Иван Дмитриевич пустился в натужные отшучивания, вспомнив старый анекдот насчет мешков под глазами, но председатель не собирался терять на него слишком много времени.

— Мне кажется, вы все-таки устали, — сказал он. — Это и понятно… тянуть такой воз, который мы на вас взвалили, не под силу даже молодым сотрудникам, а в вашем возрасте, извините, вообще чревато… всякими осложнениями… Неудивительно, что вы то и дело отлучаетесь с рабочего места… и я даже понимаю, почему вы при этом не отпрашиваетесь ни у меня, ни у руководителя секретариата… Давайте смотреть правде в глаза, Иван Дмитриевич: ведь в последнее время вы посещаете различные медицинские учреждения, так? Причем тайно — потому что не хотите, чтобы это сказалось… м-м… на вашей дальнейшей карьере…

Иван Дмитриевич открыл было рот, чтобы решительно возразить против подобной ереси, но ККК не дал ему издать ни звука.

— Вот что, дорогой Иван Дмитриевич, — сказал он, хлопая по столу ладонью так, будто убивая невидимое насекомое. — Давайте вместе решим один вопрос. Дело, конечно, щекотливое, но как руководитель столь ответственного учреждения, как наш горсуд, я не могу позволить, чтобы мои подчиненные погибали от инфарктов прямо на рабочем месте…

«Значит, будет выпроваживать на пенсию», — мелькнуло в голове Ивана Дмитриевича.

— Я, разумеется, мог бы предложить вам взять отпуск за свой счет, чтобы отдохнуть… поправить пошатнувшееся здоровье и так далее, — продолжал председатель. — Но поймите меня правильно, Иван Дмитриевич: мне нужно, чтобы тот участок работы, который вам поручен, не оголялся… Отпуск — отпуском, а работа — работой, не так ли?

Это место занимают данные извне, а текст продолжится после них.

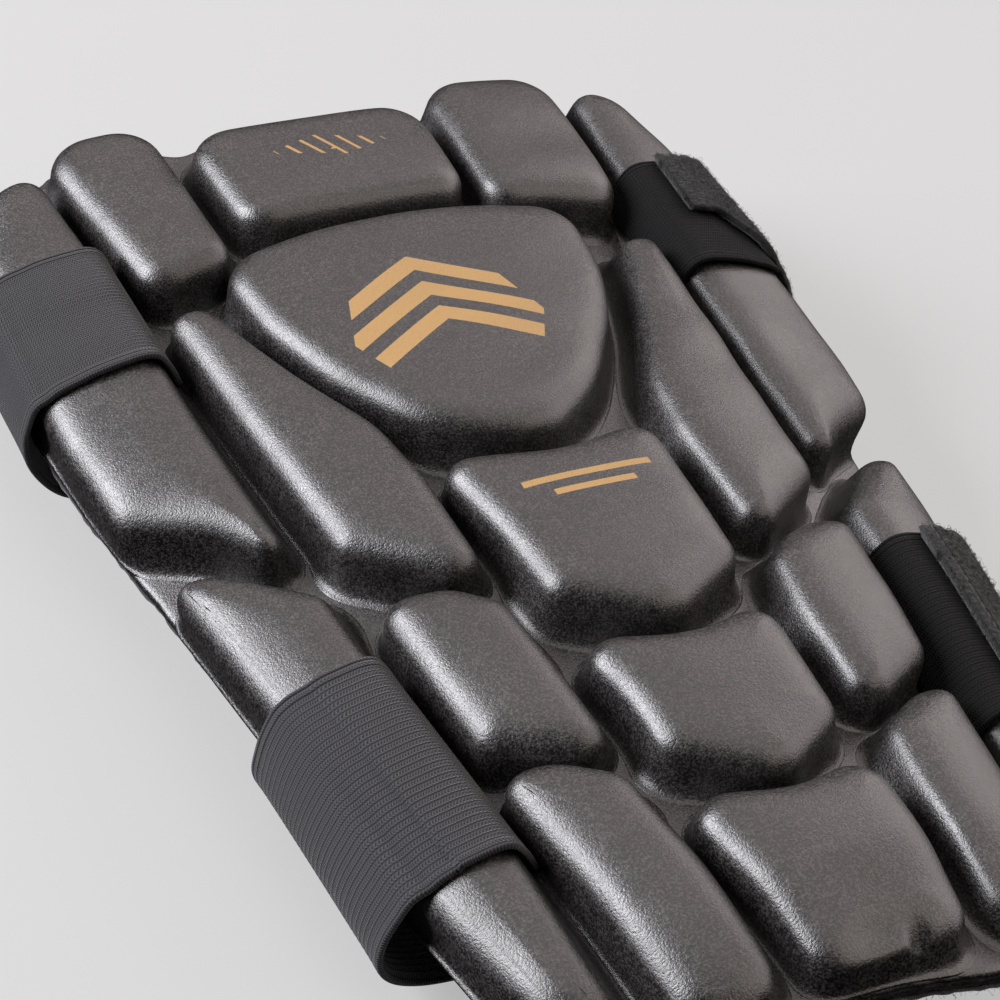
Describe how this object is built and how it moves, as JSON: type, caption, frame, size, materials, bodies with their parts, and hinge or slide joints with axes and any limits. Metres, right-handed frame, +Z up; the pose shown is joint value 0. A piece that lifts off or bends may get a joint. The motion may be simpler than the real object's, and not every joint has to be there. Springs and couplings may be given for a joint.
{
  "type": "cricket arm guard",
  "caption": "Curved forearm guard of dark moulded foam: raised pads on a flexible panel, held by two elastic straps with hook-and-loop tabs.",
  "frame": {"origin": "centre of the guard's bounding box on the surface that its two straps lie on", "axes": "+Y along the forearm towards the elbow end, +Z up out of the padded face, +X across the forearm to the right seen from the wrist end"},
  "size_m": [0.189, 0.2754, 0.0446],
  "materials": {
    "moulded_foam": "satin moulded foam skin with leather grain",
    "pad_foam": "satin pearl-sheen moulded foam skin with leather grain",
    "lining_cloth": "matt brushed knit",
    "elastic_grey": "ribbed woven elastic",
    "elastic_black": "ribbed woven elastic",
    "loop_pile": "fuzzy loop pile"
  },
  "bodies": {
    "root": {"flex_panel": "moulded_foam", "lining": "lining_cloth", "pad_centre_1": "pad_foam", "pad_centre_2": "pad_foam", "pad_centre_3": "pad_foam", "pad_centre_4": "pad_foam", "pad_centre_5": "pad_foam", "pad_inner_left_1": "pad_foam", "pad_inner_left_2": "pad_foam", "pad_inner_left_3": "pad_foam", "pad_inner_left_4": "pad_foam", "pad_inner_right_1": "pad_foam", "pad_inner_right_2": "pad_foam", "pad_inner_right_3": "pad_foam", "pad_inner_right_4": "pad_foam", "pad_outer_left_1": "pad_foam", "pad_outer_left_2": "pad_foam", "pad_outer_right_1": "pad_foam", "pad_outer_right_2": "pad_foam", "strap_upper": "elastic_grey", "anchor_band_upper": "elastic_black", "closure_tab_upper": "loop_pile", "strap_lower": "elastic_grey", "anchor_band_lower": "elastic_black", "closure_tab_lower": "loop_pile"}
  },
  "joints": []
}
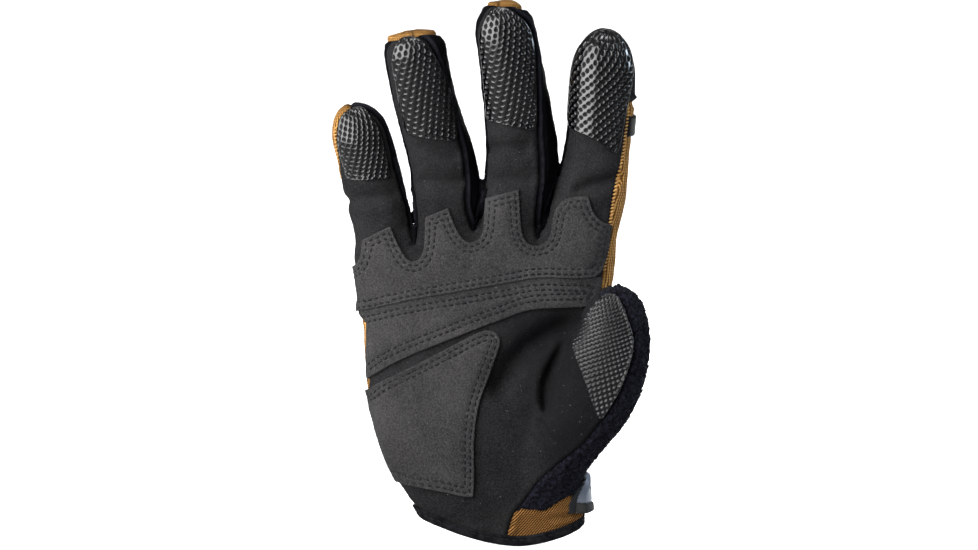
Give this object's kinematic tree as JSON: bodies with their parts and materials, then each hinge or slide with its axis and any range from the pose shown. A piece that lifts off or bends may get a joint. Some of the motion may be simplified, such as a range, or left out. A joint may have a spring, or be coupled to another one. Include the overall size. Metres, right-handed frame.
{
  "type": "tactical glove",
  "caption": "Right-hand tactical glove held open: suede palm with sewn overlays, raised grip prints on the digit tips, tan knit back, terry thumb and strapped cuff.",
  "frame": {"origin": "in the wrist opening, at the height of the lowest point of the cuff's edge", "axes": "+Z from the wrist along the fingers, +Y from the palm to the back of the hand, +X towards the thumb side"},
  "size_m": [0.1301, 0.0606, 0.2233],
  "materials": {
    "suede": "black synthetic suede, matt, short nap",
    "overlay_suede": "black synthetic suede, matt, slightly greyer than the palm",
    "knit": "coyote tan ribbed knit with a soft sheen",
    "stretch": "deep black stretch cloth, smooth and matt",
    "terry": "black terry towelling with a fuzzy surface",
    "binding": "black woven binding tape",
    "grip_print": "black glossy raised print with round holes",
    "thumb_print": "black half-glossy print of raised dashes",
    "band_rubber": "black flexible rubber, satin",
    "strap_web": "black hook-and-loop strap",
    "tab_rubber": "dark grey moulded rubber with a clear shine"
  },
  "bodies": {
    "root": {"palm_panel": "suede", "back_panel": "knit", "cuff_flap": "knit", "gusset_little_ring": "stretch", "gusset_ring_middle": "stretch", "gusset_middle_index": "stretch", "thumb_terry": "terry", "cuff_binding": "binding", "finger_overlay": "overlay_suede", "band_overlay": "overlay_suede", "heel_pad": "overlay_suede", "grip_little": "grip_print", "grip_ring": "grip_print", "grip_middle": "grip_print", "grip_index": "grip_print", "grip_thumb": "thumb_print", "joint_band_little": "band_rubber", "joint_band_ring": "band_rubber", "joint_band_middle": "band_rubber", "joint_band_index": "band_rubber", "wrist_strap": "strap_web", "pull_tab": "tab_rubber"}
  },
  "joints": []
}
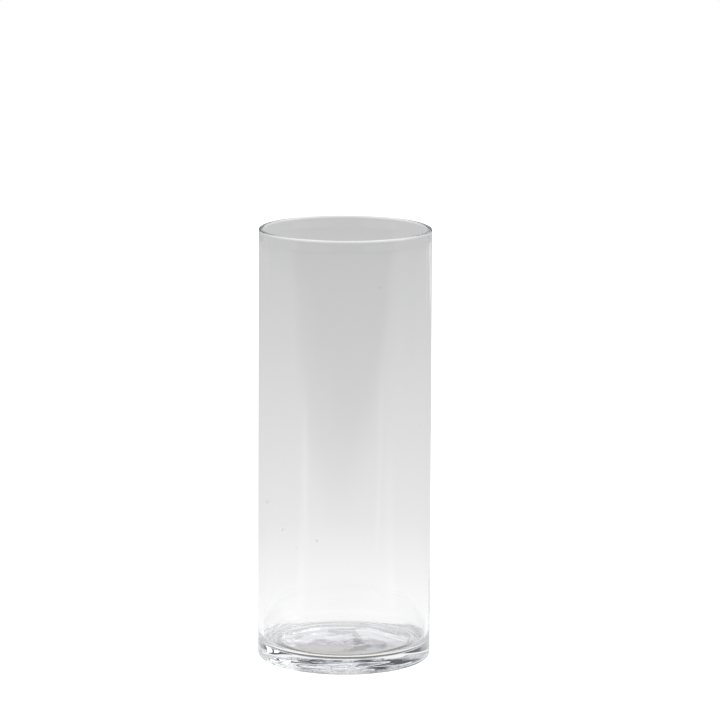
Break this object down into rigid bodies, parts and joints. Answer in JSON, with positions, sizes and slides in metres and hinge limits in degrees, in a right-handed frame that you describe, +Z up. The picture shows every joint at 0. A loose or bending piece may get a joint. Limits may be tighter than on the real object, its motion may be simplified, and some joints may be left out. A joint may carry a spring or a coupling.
{
  "type": "cylinder vase",
  "caption": "Clear glass cylinder vase with a thick base, a straight thin wall and a rounded open rim, for holding cut flowers.",
  "frame": {"origin": "centre of the circle that the vase stands on, in the plane of its foot ring", "axes": "+Z up along the vase's axis, out of its mouth; +X and +Y are free, because the vase is round"},
  "size_m": [0.1, 0.1, 0.25],
  "materials": {
    "clear_glass": "clear colourless soda-lime glass, fire-polished, with a faint grey-green tint through the thick base"
  },
  "bodies": {
    "root": {"vase_body": "clear_glass"}
  },
  "joints": []
}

А, сами понимаете, выполнять ваши функции во время вашего отсутствия никто не возьмется, а если и возьмется, то толку от этого не будет… Вам сколько осталось до пенсии?

— Восемь месяцев, — пролепетал непослушными губами Иван Дмитриевич.

— М-да… — вздохнул ККК, вновь принимаясь барабанить пальцами по столу. — Я, конечно, вас ни к чему не принуждаю, но… В общем, вам надо решать самому, Иван Дмитриевич: либо вы продолжаете работать с прежней эффективностью, либо…

«Вот возьму больничный, — подумал Иван Дмитриевич, — и пусть этот индюк кусает себе локти. Потому что с больничным меня ни одна сволочь не выпрет на пенсию… Только разве это поможет? Ну, сколько ты просидишь на больничном, даже если поднатужишься и вымучишь какие-нибудь недуги? Месяц? Два?.. А потом?»…

Однако вслух он стал говорить совсем о другом. О том, что здоровье у него в порядке, просто образовались сложные семейные обстоятельства, поэтому вот и приходится крутиться, как белка в колесе (Ку-Клукс-Клан слушал его с явным недоверием: всему суду было известно, что Иван Дмитриевич давно живет бобылем), но это — временное явление, и начиная с этого самого дня он клянется, что больше не допустит…

Зов настиг его в разгар этой тирады. Он был таким повелительным, что Иван Дмитриевич осекся на полуслове и заерзал в кресле, не в силах высидеть еще хотя бы минуту и с ужасом понимая, что своим внезапным уходом он подписывает себе суровый приговор.